Tuesday, 24 February 2015 23:39

The city was built on a grid system which runs north to south from 9th-45th street , then east to west from 50th – 90th street. The city is easy to discover on foot, by bicycle or taxi. The Ayerawaddy River is to the West,and the airport is approximately 1 hour south of the city centre. Unlike Yangon, Mandalay has very few defined neighbourhoods so it is the individual streets that bring character to the city. Here are some of the best streets which the locals tend to head for.

 

73rd Street
This street starts from the south gate of Mandalay Palace, crosses over its Mingala Bridge, and runs straight to the south gate of Mandalay University, the second oldest university in the country and the largest university in Upper Myanmar. The street is full of grocery, computer and fashion shops, including the famous Sun stationery store, Kyounehaw store and the very popular Ocean Supercentre. It is also runs past GEC hospital and the University of Medicine, which was founded in 1954 and moved to its present site in 1955.

 

78th Street
This is the main street in Mandalay, running from the southern edge of Mandalay Palace to the Yangon Mandalay Express Way. The street links to the main transport hubs of the city – the Mandalay Railway station, which is the terminus for the main line from Yangon, and the starting point of branch lines to Upper Myanmar, and Chan Mya Shwe Pyi Bus Terminal in Pyi Gyee Tagon Township. It is also the main shopping street, full of the latest fashion, mobile and computer shops, and home to Diamond Plaza and Yadanarbon Market, which has over 1,500 shops inside plus the Skywalk Shopping Mall that has over 1,000 stores. The famous Myint Myint Khin Htoe Montshop is also here selling their delicious htoe mont and biscuits. Also worth a visit is the Yadana Pura Museum.

 

80th Street
80th street runs along the western side of the Mandalay Palace moat and ends at 44th street. At the start of 80th street is the Mandalay Beer Factory, which, in 1859, was a cannon factory established by the last Crown Prince Ka Naung before the British changed it to a beer factory in 1886. As the road passes the moat, there are some great restaurants situated along it including Golden Duck, Shwe Be and Ko’s Kitchen Restaurant.  Also along the road is the Father Laphon School which was set up by one the first Catholic missionaries in Mandalay, and the Yunnanese Buddhist Temple and Association on the corner of 28th street.   The Eyes, Ear, Nose & Throat Hospital can be found on this street between 24th & 25th street. For shopping, there are many fruit stalls between 29th & 33rd street, grocery shops and winter clothes shops around 35th street, and Fuji Shopping Centre on 30th street.

 

84th Street
This street starts at 22nd street, where Mandalay’s famous Lashio Lay Shan restaurant is, and ends near the west gate of the Mahamuni Temple that has a Budhha image which is, according to legend, the exact likeness of the Mahamuni.  84th street runs through the heart of the city’s commercial area; running past Zegyo Market, the oldest and largest market, and the night market which suddenly appears between 27th and 29th street every evening.

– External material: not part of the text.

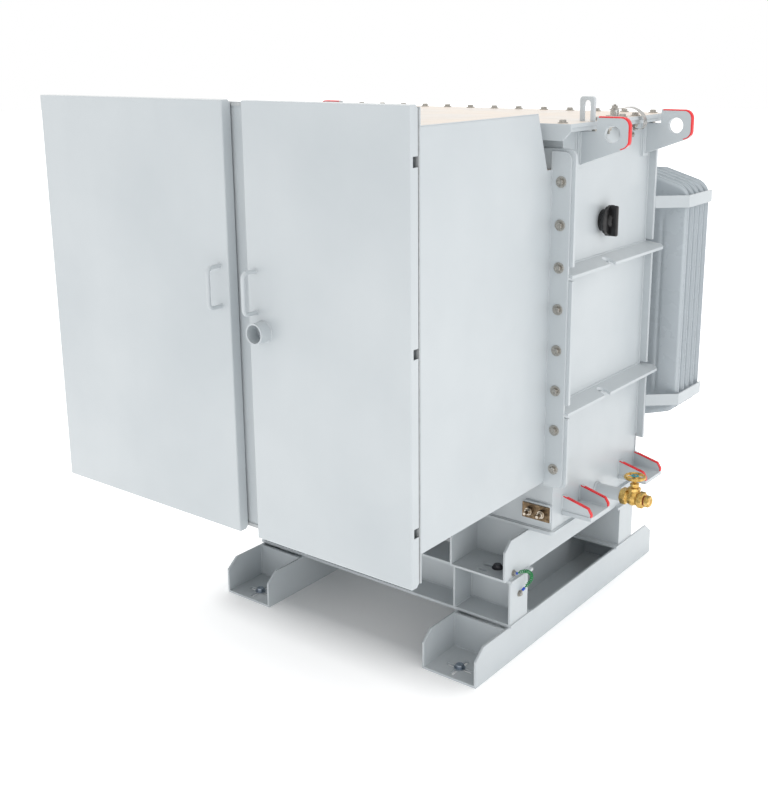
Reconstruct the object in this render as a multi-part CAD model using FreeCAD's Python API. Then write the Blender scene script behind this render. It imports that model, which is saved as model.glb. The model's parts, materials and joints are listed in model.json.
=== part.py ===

The road also flows past the famous clock tower which was built in 1903 to commemorate the diamond jubilee of Queen Victoria.

 

62nd Street
Running north to south along the eastern side of Mandalay Palace, the street starts at the Kuthodaw Pagoda and runs through 5 townships of Mandalay, until it finally ends at 78th street. Many factories and mills line parts of the road, especially when it nears the Industrial Zone at Thin Pun Kone Junction in Pyi Gyee Ta Kon township. Many educational and religious establishments are on this street including the Sagaing Education College, Study of Pitakas University, North Salin Monestry, Lae Kaing Monastery, South Salin Monastery, the University of Education, and the Nursing University. For fun, 62nd street also has the San Pya Cinema, Manaw Yamann Garden and many restaurants and BBQ places.